Documental que enaltece una manera de vivir propia, visto el panorama, de las ficciones más fantasiosas
Los primeros instantes de este documental centrado en Carlos Cristos, un médico y divulgador científico a quien se diagnosticó con cuarenta y siete años una atrofia degenerativa y terminal, muestran al equipo técnico del film instalándose en casa del afectado y al realizador Antoni P. Canet dándole instrucciones sobre cómo debe comportarse frente a la cámara. Cerca del final, la presencia del director vuelve a hacerse notar con un abrupto “¡Corten!” justo cuando Cristos acaba de concluir su soliloquio más emotivo: “Mientras haya música seguiremos bailando y, si es posible, con una sonrisa”.
Con tales estrategias parece que Canet quisiese recordarnos que los documentales también tienen un carácter representativo e ideológico, y subrayarnos la opción que él ha escogido: convertir a Cristos, de quien es amigo y a quien considera “un personaje increíble y potente sumido en una intensa situación dramática”, en el protagonista de “un viaje que explora todas las facetas de la dignidad en la vida y en la muerte”.
De modo que tras pasar Canet con el enfermo una semana de cada mes entre 2003 y 2006, y filmar con él más de setenta horas de metraje, lo que vemos en la sala de cine es una ficción; una cinta del género “enfrentamiento optimista con lo inevitable” que habría discurrido por senderos muy diferentes de haber incluido la muerte de Cristos –como él quería- o si se hubiese hecho caso omiso de su mujer, Carmen Font, que opinaba que al principio la película era “un poco fúnebre”. En fin, bastaría con aportar el dato de que durante los diez meses que ha durado su montaje se sucedieron hasta dieciséis versiones de Las Alas de la Vida.
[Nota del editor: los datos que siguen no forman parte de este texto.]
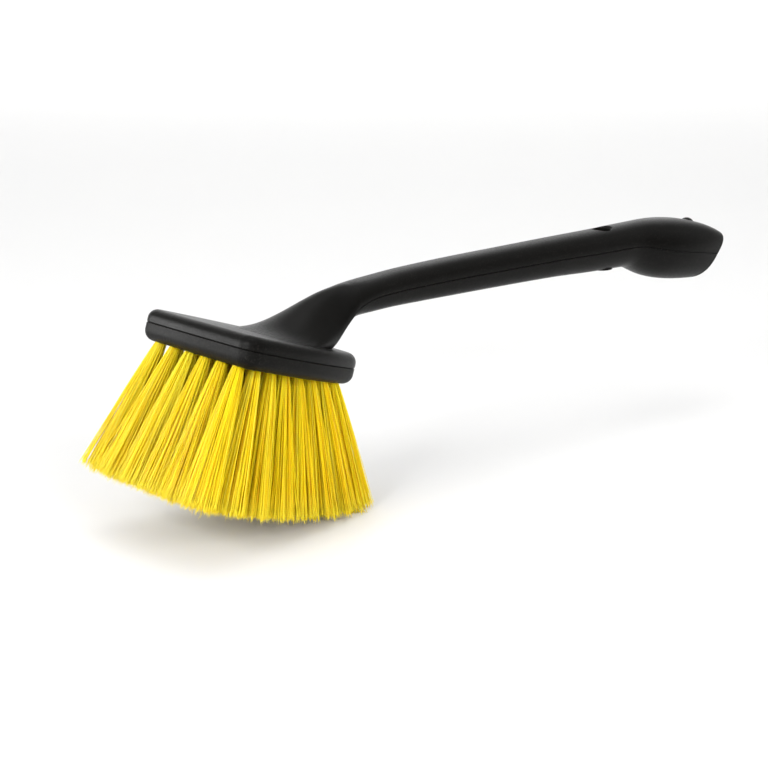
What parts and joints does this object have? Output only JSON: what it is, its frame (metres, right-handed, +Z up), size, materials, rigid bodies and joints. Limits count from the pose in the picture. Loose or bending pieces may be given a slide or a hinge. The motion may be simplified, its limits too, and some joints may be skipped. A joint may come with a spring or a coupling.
{
  "type": "wheel brush",
  "caption": "Hand wheel brush: a long moulded handle with a knob end and hanging hole, flared into a shield-shaped head with fanned yellow bristle tufts.",
  "frame": {"origin": "middle of the brush's bounding box, on the floor it rests on", "axes": "+X from the bristle head's front edge towards the handle's knob, +Y to the brush's left seen from the head looking along the handle, +Z up; stored resting on the rear tufts with the head tipped back 18 degrees"},
  "size_m": [0.4738, 0.1038, 0.1324],
  "materials": {
    "black_plastic": "moulded black plastic, satin with a fine grain",
    "grained_plastic": "moulded black plastic, coarser spark grain",
    "plug_plastic": "black plastic, smooth dome",
    "bristle": "yellow extruded filament with split, flagged tips",
    "anchor_wire": "flat drawn wire"
  },
  "bodies": {
    "root": {"anchors_front": "anchor_wire", "anchors_rear": "anchor_wire", "bristle_block": "black_plastic", "end_cap": "grained_plastic", "grip_lower": "black_plastic", "grip_upper": "black_plastic", "hang_eye_lower": "black_plastic", "hang_eye_upper": "black_plastic", "head_shell": "black_plastic", "knob_lower": "black_plastic", "knob_upper": "black_plastic", "tuft_1_1": "bristle", "tuft_1_2": "bristle", "tuft_1_3": "bristle", "tuft_1_4": "bristle", "tuft_1_5": "bristle", "tuft_1_6": "bristle", "tuft_2_1": "bristle", "tuft_2_2": "bristle", "tuft_2_3": "bristle", "tuft_2_4": "bristle", "tuft_2_5": "bristle", "tuft_2_6": "bristle", "tuft_3_1": "bristle", "tuft_3_2": "bristle", "tuft_3_3": "bristle", "tuft_3_4": "bristle", "tuft_3_5": "bristle", "tuft_3_6": "bristle", "tuft_4_1": "bristle", "tuft_4_2": "bristle", "tuft_4_3": "bristle", "tuft_4_4": "bristle", "tuft_4_5": "bristle", "tuft_5_1": "bristle", "tuft_5_2": "bristle", "tuft_5_3": "bristle", "tuft_5_4": "bristle", "tuft_5_5": "bristle", "tuft_6_1": "bristle", "tuft_6_2": "bristle", "tuft_6_3": "bristle", "tuft_6_4": "bristle", "tuft_6_5": "bristle", "tuft_7_1": "bristle", "tuft_7_2": "bristle", "tuft_7_3": "bristle", "tuft_7_4": "bristle", "tuft_8_1": "bristle", "tuft_8_2": "bristle", "tuft_8_3": "bristle", "vent_plug": "plug_plastic"}
  },
  "joints": []
}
Con esto no se pretende ironizar sobre la película, sino sobre esa entelequia manipulable llamada “documental”. De hecho, una vez asumido que Las Alas de la Vida es una ficción del género citado, sólo merece alabanzas. No por sus escasas, inevitables concesiones a lo sensiblero, ni por sus reflexiones en torno a la aceptación de la enfermedad, la búsqueda de la felicidad en las peores circunstancias, el testamento vital o la eutanasia, que ni en boca de Cristos ni en las de sus conocidos llegan a adquirir demasiada profundidad. Lo que emociona de Las Alas de la Vida es el descubrimiento de la inquietud intelectual de Cristos; su actividad como cooperante; su compromiso con la medicina, que le ha impulsado a escribir, y cuando ya no se valía por sí mismo a dictar, un diario sobre su decaimiento físico para que otros se beneficien de su experiencia; y sus cualidades añadidas como inventor, músico y deportista. Es decir, sus anhelos de trascendencia diaria como ser humano a través de la generosidad, la inteligencia y la creatividad. Las únicas características que nos distinguen como especie en un universo ciego y primario.
Esta apuesta, tan inusual en un medio como el cine, ligado habitualmente, y más en un tema como éste, a la banalidad y los simulacros emocionales, convierte Las Alas de la Vida en una película tan singular como El Aceite de la Vida (1992) o la reciente Murderball, obras marcadas igualmente por su escasa paciencia con las autocomplacencias psicomelodramáticas, y por su llamada al uso del cerebro y los cojones para afrontar la adversidad y para prestar a la vida y a la muerte el valor del que carecen por sí mismas.
Según su esposa, la única obsesión de Cristos ha sido “conseguir que la película sirviera para algo”. Por otra parte, el propio afectado confiesa que no cree en el más allá, pero que sí tiene la esperanza de que en el último segundo de su existencia aparezca esa luz al final del túnel que brinde un sentido retrospectivo a su devenir. Ambos pueden estar tranquilos. Esa luz ha atravesado y atravesará decenas de salas oscuras, sembrando en los ojos de los espectadores inquietos el germen de una manera plena de vivir. La elección representativa de Canet ha sido acertada.